High-Resolution Imaging of Ultrasound in Dielectric Materials using Near-Field Scanning Optical Microscopy

Abstract

In this work, models for scanning near-field optical probes based on dipole radiators are developed for representing the behaviors of these probes for high resolution detection of ultrasound in dielectric materials. The simplest case considered uses a vertically-oriented electric dipole radiator that is located a distance above a surface being displaced by ultrasound. The relatively high symmetry of this model geometry permits analytical representation of the fields radiated by the dipole including those associated with interactions with the material surface. The amplitude and the phase of the directly-reflected and the lateral wave fields depend on the material properties and on the distance of the dipole above the surface.
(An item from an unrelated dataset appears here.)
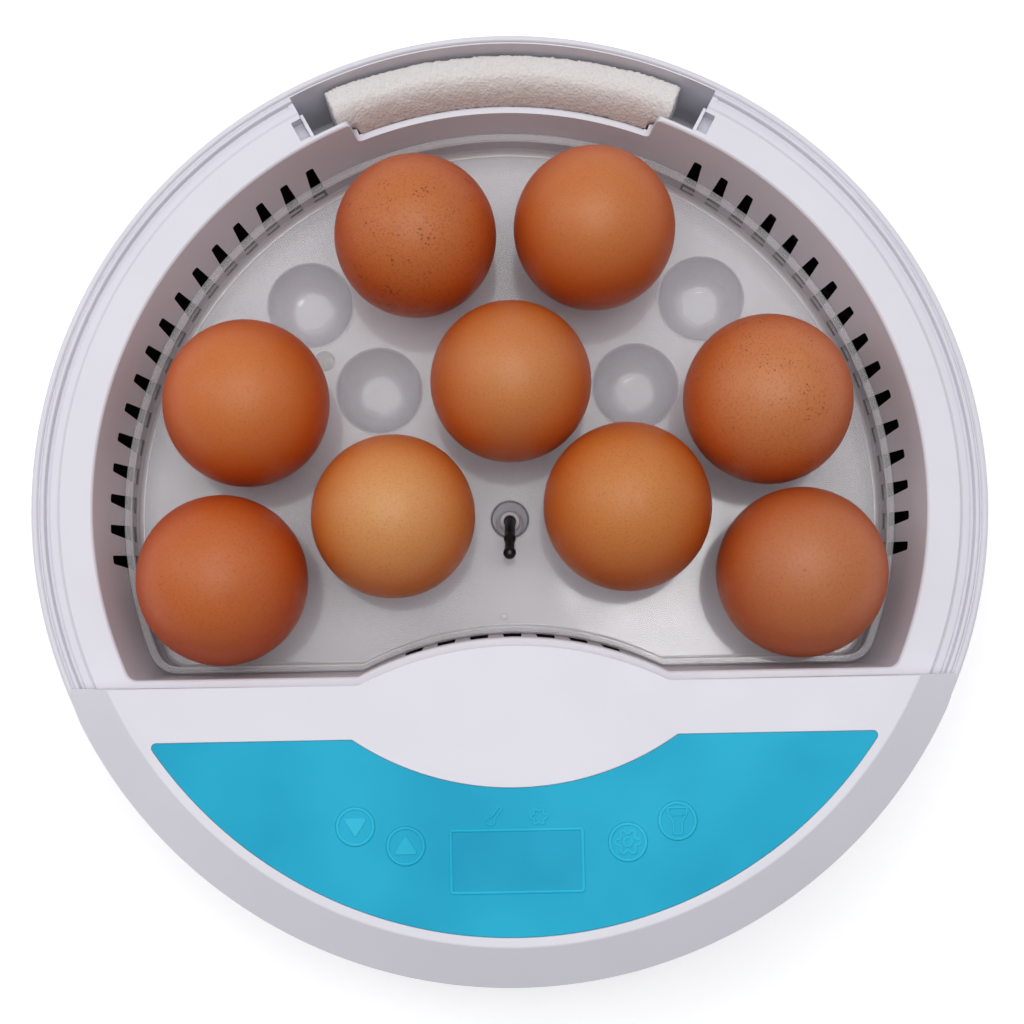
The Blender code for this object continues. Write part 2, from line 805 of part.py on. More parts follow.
def make_fan():
    """A pancake fan under the tub: a fixed stator and a rotor with radial blades."""
    low = BASE_Z + BASE_T + GAP
    stator = [(0.0, 10.8), (8.5, 10.8), (8.5, 6.0), (16.0, 6.0), (16.0, low), (0.0, low)]
    turned("fan_mount", stator, BLACK, 20, FAN)
    hub = [(0.0, 11.2), (9.3, 11.2), (9.3, 6.6), (12.0, 6.6), (12.0, 12.6), (0.0, 12.6)]
    rotor = turned("fan_rotor", hub[::-1], BLACK, 20, FAN)
    blades = []
    for k in range(9):
        blade = box(f"blade_{k}", (11.0, -0.5, 7.1), (20.0, 0.5, 12.2), turn=40.0 * k)
        blade.location = (FAN[0] * MM, FAN[1] * MM, 0.0)
        blades.append(blade)
    join(rotor, merged("blades", blades))


def make_heater():
    """An open heating ring round the fan, on three posts."""
    ring = arc(FAN, HEATER_R, -78, 258, 24)
    tail_x = ring[0][0]
    points = [(tail_x, 6.0, HEATER_Z), (tail_x, 10.0, HEATER_Z)]
    points += [(x, y, HEATER_Z) for x, y in ring]
    points += [(-tail_x, 10.0, HEATER_Z), (-tail_x, 6.0, HEATER_Z)]
    wire("heater_element", points, HEATER_WIRE_R, STEEL, 1)
    low = BASE_Z + BASE_T + GAP
    for k, angle in enumerate((30, 90, 150), 1):
        x = FAN[0] + HEATER_R * math.cos(math.radians(angle))
        y = FAN[1] + HEATER_R * math.sin(math.radians(angle))
        post = rod(f"heater_post_{k}", 3.2, low, 11.6, CERAMIC, 16, (x, y))
        saddle = box(f"saddle_{k}", (-1.9, -5.0, 7.6), (1.9, 5.0, 13.0), turn=angle)
        saddle.location = (x * MM, y * MM, 0.0)
        cut(post, saddle)


def make_probe():
    """The temperature probe, bent forward above the tray, and its grommet in the floor."""
    x, y = PROBE
    route = [(x, y, 11.5), (x, y, 22.0), (x, y - 0.6, 31.0), (x, y - 3.6, 36.5)]
    route += [(x - 0.2, y - 7.6, 40.3), (x - 0.3, y - 10.2, 42.4)]
    sleeve = wire("probe_sleeve", route, 1.35, BLACK, 2)
    bpy.context.view_layer.update()
    graph = bpy.context.evaluated_depsgraph_get()
    mesh = bpy.data.meshes.new_from_object(sleeve.evaluated_get(graph))
    bpy.data.objects.remove(sleeve, do_unlink=True)
    bm = bmesh.new()
    bm.from_mesh(mesh)
    bmesh.ops.remove_doubles(bm, verts=bm.verts, dist=1e-6)
    bpy.data.meshes.remove(mesh)
    probe = from_bmesh("sensor_probe", bm, BLACK)
    bm = bmesh.new()
    bmesh.ops.create_uvsphere(bm, u_segments=10, v_segments=6, radius=1.7 * MM)
    tip = from_bmesh("probe_tip", bm)
    tip.location = [c * MM for c in route[-1]]
    join(probe, tip)
    profile = [(1.6, 18.3), (1.6, 14.2), (2.6, 14.2), (2.6, 16.8), (3.9, 16.8), (3.9, 18.3)]
    turned("sensor_grommet", profile[::-1], CERAMIC, 16, PROBE)


def make_lamp():
    """The small lamp in the chamber's floor, and the board below that holds it."""
    x, y = LAMP
    dome = arc((0.0, 17.0), 2.4, 0, 90, 4)[::-1]
    profile = [(0.0, dome[0][1]), *dome[1:], (2.4, 10.2), (0.0, 10.2)]
    turned("candling_lamp", profile, CLEAR, 16, LAMP)
    box("lamp_board", (x - 7, y - 7, 8.7), (x + 7, y + 7, 9.9), BOARD)


def make_power_inlet():
    """A round low-voltage socket in the wall of the bottom shell."""
    low, high = INLET_Z - 7.0, INLET_Z + 7.0
    block = box("power_inlet", (110.0, -9.0, low), (122.4, 9.0, high), BLACK, INLET_ANGLE)
    hole = rod("socket_hole", 3.2, 0.0, 10.0, sides=20)
    pin = rod("socket_pin", 1.0, -1.0, 8.0, sides=12)
    for piece in (hole, pin):
        direction = Matrix.Rotation(math.radians(INLET_ANGLE), 4, "Z")
        lay = Matrix.Rotation(math.radians(90), 4, "Y")
        start = Matrix.Translation((114.0 * MM, 0.0, INLET_Z * MM))
        piece.matrix_world = direction @ start @ lay
    cut(block, hole)
    join(block, pin)


def make_leads():
    """The leads between the board and what it drives and reads."""
    end = BOARD_Z - GAP
    x, y = PROBE
    leads = {
        "sensor_lead": (
            [(x, y, 11.0), (x, y, 9.4), (x, y - 6, 7), (0, -30, 7), (-1, -52, 13), (-4, -62, 42)],
            (-4, -78),
            0.9,
        ),
        "heater_lead_right": (
            [(5.61, 5.6, 9.5), (6.5, -10, 8.5), (9, -34, 8), (11, -54, 14), (13, -63, 42)],
            (14, -78),
            1.0,
        ),
        "heater_lead_left": (
            [(-5.61, 5.6, 9.5), (-6.5, -10, 8.5), (-9, -34, 8), (-10, -54, 14), (-12, -63, 42)],
            (-13, -78),
            1.0,
        ),
        "fan_lead": (
            [(-9, 24.6, 5.7), (-11, 8, 5.8), (-14, -30, 7), (-17, -53, 13), (-21, -63, 42)],
            (-23, -78),
            0.8,
        ),
        "lamp_lead": (
            [(-47, 38.1, 9.3), (-43, 22, 7), (-36, -24, 7), (-33, -53, 13), (-33, -63, 42)],
            (-34, -78),
            0.8,
        ),
    }
    for name, (route, (x, y), radius) in leads.items():
        wire(name, [*route, (x, y, end - 6.0), (x, y, end)], radius, LEAD, 2)
    around = []
    for turn, radius, z in ((0, 109.5, 24), (1, 107.6, 24), (7, 107.2, 23.5), (16, 110.5, 22.5)):
        a = math.radians(INLET_ANGLE - turn)
        around.append((radius * math.cos(a), radius * math.sin(a), z))
    for k in range(5):
        a = math.radians(INLET_ANGLE - 32 - 16 * k)
        around.append((113.0 * math.cos(a), 113.0 * math.sin(a), 21.0 - 1.2 * k))
    rest = [(80, -74, 26), (60, -78, 46), (36, -82, end - 5.0), (34, -82, end)]
    wire("power_lead", [*around, *rest], 1.3, BLACK, 2)


make_upper_casing()
make_bottom_shell()
make_fasteners_and_feet()
make_control_housing()
make_panel()
make_control_board()
make_egg_tray()
make_eggs()
make_sponge()
make_fan()
make_heater()
make_probe()
make_lamp()
make_power_inlet()
make_leads()
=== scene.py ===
"""The looks of the round egg incubator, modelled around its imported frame.

Frame: origin at the centre of the outer circle on the surface that the feet stand on,
+X to the right of the control panel, +Y towards the sponge, +Z up.
Sizes below are millimetres. The helpers turn them into metres with MM.
"""

import math

import bmesh
import bpy
from mathutils import Matrix, Vector, noise


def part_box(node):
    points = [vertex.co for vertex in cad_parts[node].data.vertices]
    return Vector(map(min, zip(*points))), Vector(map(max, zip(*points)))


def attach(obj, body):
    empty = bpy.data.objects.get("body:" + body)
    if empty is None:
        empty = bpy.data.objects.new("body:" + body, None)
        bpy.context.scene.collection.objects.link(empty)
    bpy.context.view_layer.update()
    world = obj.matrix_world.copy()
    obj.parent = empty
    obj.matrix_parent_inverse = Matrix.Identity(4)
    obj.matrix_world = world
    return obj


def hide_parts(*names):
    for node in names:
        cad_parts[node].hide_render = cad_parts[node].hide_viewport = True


MM = 0.001

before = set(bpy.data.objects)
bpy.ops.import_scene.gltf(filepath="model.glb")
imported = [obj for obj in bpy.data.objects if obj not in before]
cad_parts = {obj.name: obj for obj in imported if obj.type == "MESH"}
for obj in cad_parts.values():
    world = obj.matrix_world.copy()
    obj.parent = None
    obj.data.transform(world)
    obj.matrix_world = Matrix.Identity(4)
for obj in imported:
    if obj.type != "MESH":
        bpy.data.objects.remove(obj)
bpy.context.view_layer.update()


def span(node):
    """A CAD node's lowest and highest corners, in millimetres."""
    low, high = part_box(node)
    return low / MM, high / MM


def centre_of(node):
    low, high = span(node)
    return (low + high) / 2


def spot_of(node):
    """The (x, y) of a CAD node's middle, in millimetres."""
    return tuple(centre_of(node))[:2]


# Outer body, from the frame
BODY_R = span("upper_casing")[1].x
RIM_Z = span("upper_casing")[1].z
SKIRT_BOTTOM = 50.3
SKIRT_T = 2.1
PLATE_T = 2.2
BASE_Z = span("bottom_shell")[0].z
SHELL_R = span("bottom_shell")[1].x
SHELL_TOP = span("bottom_shell")[1].z
SHELL_T = 1.6
BASE_FLAT_R = 106.0

# Chamber
CHAMBER_R = 108.9
CHAMBER_FRONT = -45.0
CHAMBER_CORNER = 3.0
WALL_DRAFT = 0.187
FRONT_DRAFT = 0.08
WALL_T = 2.0
BULGE_HALF = 40.2
BULGE_RISE = 9.5
BULGE_R = (BULGE_HALF**2 + BULGE_RISE**2) / (2 * BULGE_RISE)
FLOOR_Z = 16.5
FLOOR_T = 1.5
EDGE_R = 0.7
FLOOR_FILLET = 2.4

# Air slots
SLOT_FIRST = 29.7
SLOT_PITCH = 4.465
SLOTS_PER_SIDE = 16
SLOT_LAST = SLOT_FIRST + SLOT_PITCH * (SLOTS_PER_SIDE - 1)
SLOT_W = 4.5
SLOT_BOTTOM = 28.0
SLOT_TOP = 48.5
FRONT_SLOTS = 7
FRONT_SLOT_PITCH = 8.75
FRONT_SLOT_W = 5.1
FRONT_SLOT_TOP = 57.0
FRONT_ROW_HALF = 31.0
SLOT_OUT_R = 111.0
SLOT_REACH = 12.5
RELIEF_DEPTH = 5.0
SIDE_SKIN = 0.8
FRONT_SKIN = 0.6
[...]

When combined with the direct field, these fields coherently interfere to produce a radiation pattern above the surface that includes information about surface displacements associated with ultrasonic arrivals. In particular, the optical power radiated into the far-field can be monitored and used for ultrasound detection. Expressions for the radiated power are developed that include the dependence on material properties and explicitly show the contributions of the directly-reflected and lateral wavefields. These expressions are particularly simple when the material has limiting values of either electrical conductivity or dielectric permittivity, but the focus of the current work is on materials that cannot be described by these extreme property limits. Consideration of the general case permits a broader exploration of the ultrasonic signals that would be produced in these types of systems. This work examines the sensitivity of near-field probes to ultrasonic displacements and provides guidance on approaches to optimization of ultrasound detection using these types of probes.